Berman also found it strange that people would spend their time opposing religion. Well, some people devote their whole lives to promoting religion, even swearing off sex and marriage to do so. I'm wondering whether he would be just as willing to label ministers and priests as odd?
Berman seemed to be unable to wrap his mind around the idea of God, Heaven, and Hell not existing. As a result, he seemed unable to grasp why atheists aren't worried about saying, "I deny the Holy Spirit".
And there was the usual "what if you're wrong" question, which should have been answered with "what if the Muslims are right and worshiping Jesus condemns you to Hell? What if the Hindus are right? What if the Norse were right? What if the Mormons are right? Which god should I worship?"
Speaking of the Holy Spirit, this reminds me of an event that happened to me in second grade. (For those of you outside the U.S., that means I would have been about 7 years old.) We had recently moved, so I was attending a new school. It was lunch time, and some kid was talking about ghosts. He asked me whether I believed in ghosts, and I said, "No".
Then he asked, "not even the Holy Ghost?", and I again said, "No". This got a shocked reaction as he immediately turned to the kids at the next table and exclaimed, "He doesn't believe in the Holy Ghost!" It was at that point that I realized that what he was calling the "Holy Ghost" my church called the "Holy Spirit". I was extremely embarrassed at my faux pas and couldn't bring myself to explain my misunderstanding.

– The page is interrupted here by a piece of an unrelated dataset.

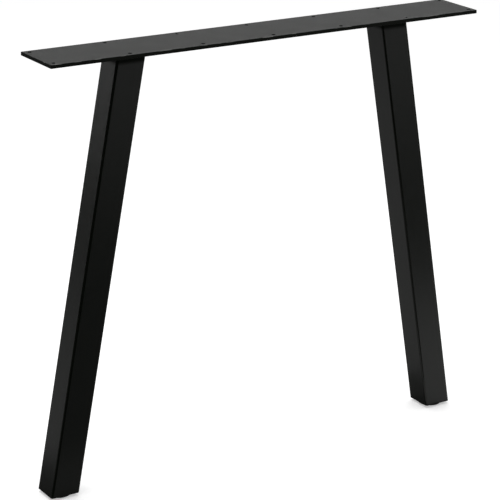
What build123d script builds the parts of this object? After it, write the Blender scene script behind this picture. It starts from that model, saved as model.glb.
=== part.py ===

I find it somewhat odd that I still remember that event 37 years later. I guess it must have been really dreadful, the feeling of being viewed as a heretic -- even though, at the time, I believed in God, Jesus, and the Holy Spirit, just because everyone else did (or so I thought). It was another 10-15 years before I became an atheist.
If you haven't already seen it, here is the video promoting the Blasphemy Challenge:
Oh, by the way, I deny the Holy Spirit.